First-generation students often face the risk of alienation from family support if they decide to attend college. These students experience a shock of balancing two different cultures: the one that exists with the family who have no college experience with the one that students are engrossed in while attending college. The tension and alienation can arise as a result of the, often, competing moral obligations – especially evident when students are living away at college and are faced with problems different from those of their parents. Students may be preoccupied with their grades, social lives, leadership responsibilites, while the parents may be too busy struggling with bills and health issues to accept their college-age children’s problems as legtimate. Some parents still view a college education as a priviledge and frivility.

Students who are stuck in a limbo between their parents and school should work with their college advisers who can establish a mediator-like relationship to help students and parents understand each other better. While academic advisers are not equipped with everything they need to ensure the success of the first-generation college students, they are equipped with strategies and connections to resources that can help ease the tension between parents and their college-age children. Ultimately, if the parents are against a mediator intruding in their lives, they can still see that their children are desperately trying to establish lines of communication with them, and then may even eventually warm up and ease up on their college kids.

Another struggle is paying for college itself. Along with miscellaneous expenses, such as food, books and clothes, college costs can skyrocket and become unmanageable to even those students whose parents can financially support them. First-generation college students often have it even tougher, as their family usually has only a limited amount of money to contribute to their sons’ or their daughters’ college education. Even if the tuition costs are covered by grants, loans and scholarships, there is still the dilemma of other expenses. As a result, first-generation students balance working while attending school full-time or possibly working full-time and attending school only part-time.

Getting a job can, often, alleviate some of the financial burden felt by the first-generation students in college, but the long, strenuous hours can reflect themselves negatively on a student’s academic progress. Often, jobs start gaining importance over school, and students can find themselves struggling in their classes, unable to keep up with their professors’ teaching and the daily or weekly homework assignments.

Work-study jobs are often the best solution if college students needs a lower-stress, felxible hour job that still pays a decent amount of money. A work-study job is usually affiliated with a college or a university, so the employers, by law, cannot allow students work for more than twenty hours a week. This schedule is beneficial for students because they can make money, while still having time to spend on their studies.
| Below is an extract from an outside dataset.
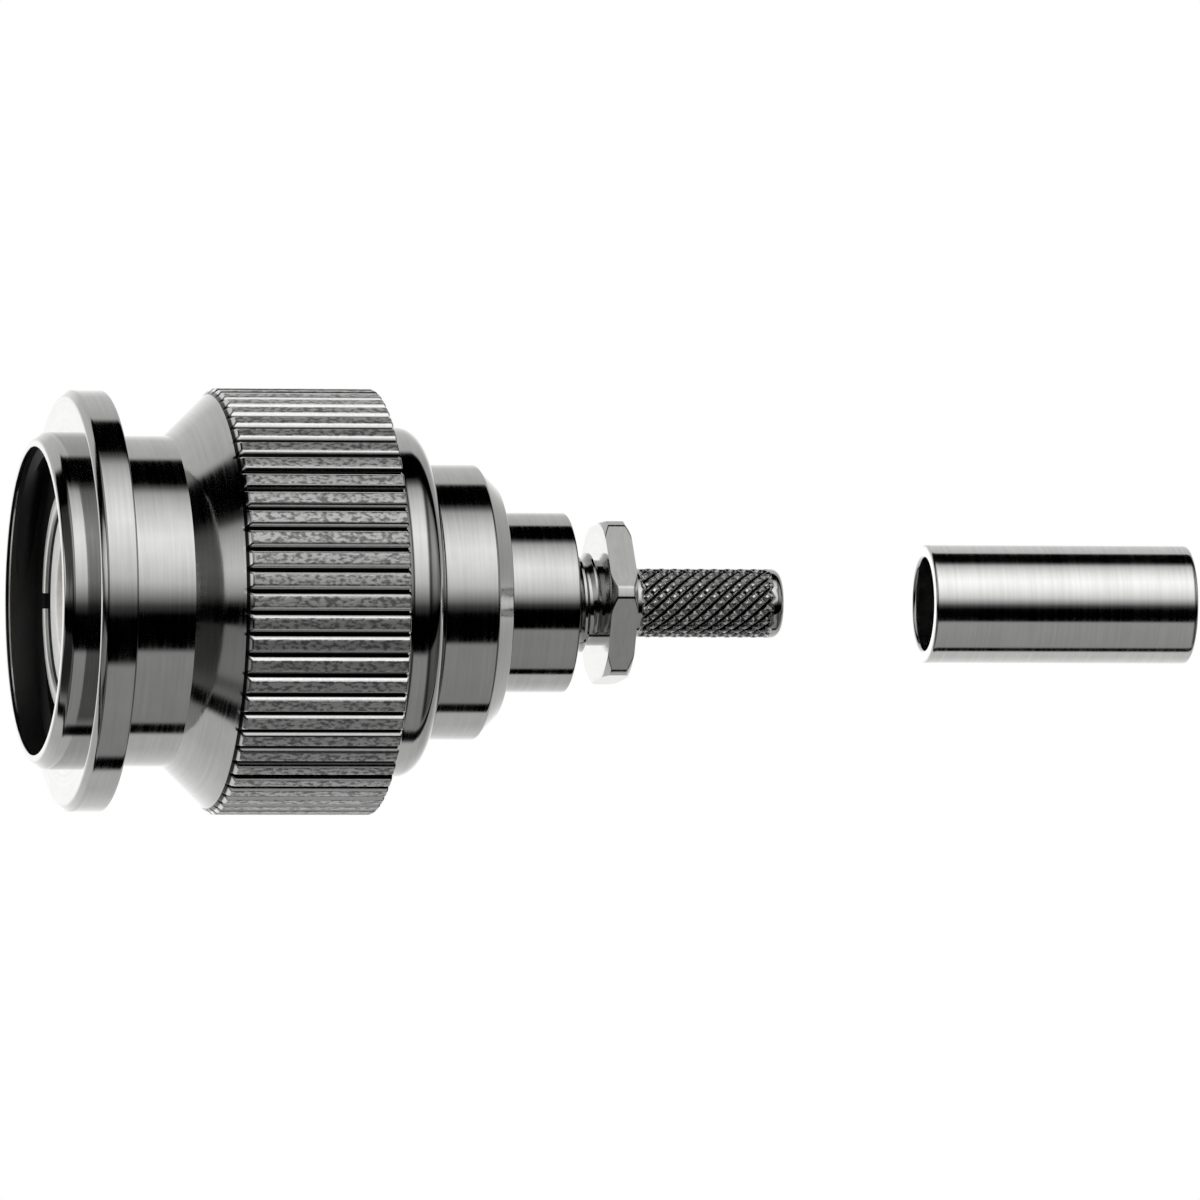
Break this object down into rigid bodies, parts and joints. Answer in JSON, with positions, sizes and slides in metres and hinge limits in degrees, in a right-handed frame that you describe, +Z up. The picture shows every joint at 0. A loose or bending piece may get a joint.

Another option is to apply to be a resident advisor at one of the college dormitories. This job comes with a free room and board and that can save a lot of money every year for a first-generation college student with limited funds. This job requires a student to have a certain level of responsibility as he or she is usually incharge of the entire floor of college students and their conduct. However, it is a great job to both develop interpersonal skills, to strive in a leadership position, all the while enjoying the perks of free student housing.

The good thing about college is that it offers a numerous number of help services and facilities specifically college students in need of special attention. It is, without doubt, exceptionally tough for first-generation college students to cope with the struggles and difficulties of a college life – after all, they have many more worries hovering over their head, in addition to simply coping with all the normal struggles of being a college student. With the available resources and enough perseverance, however, there is no reason for first-generation students to not succeed and obtain a college education. As with every first, students who are first in their family to go to college can set positive examples to their brothers, sisters, sons, daughters and relatives – allowing themselves and their family a chance for a better future.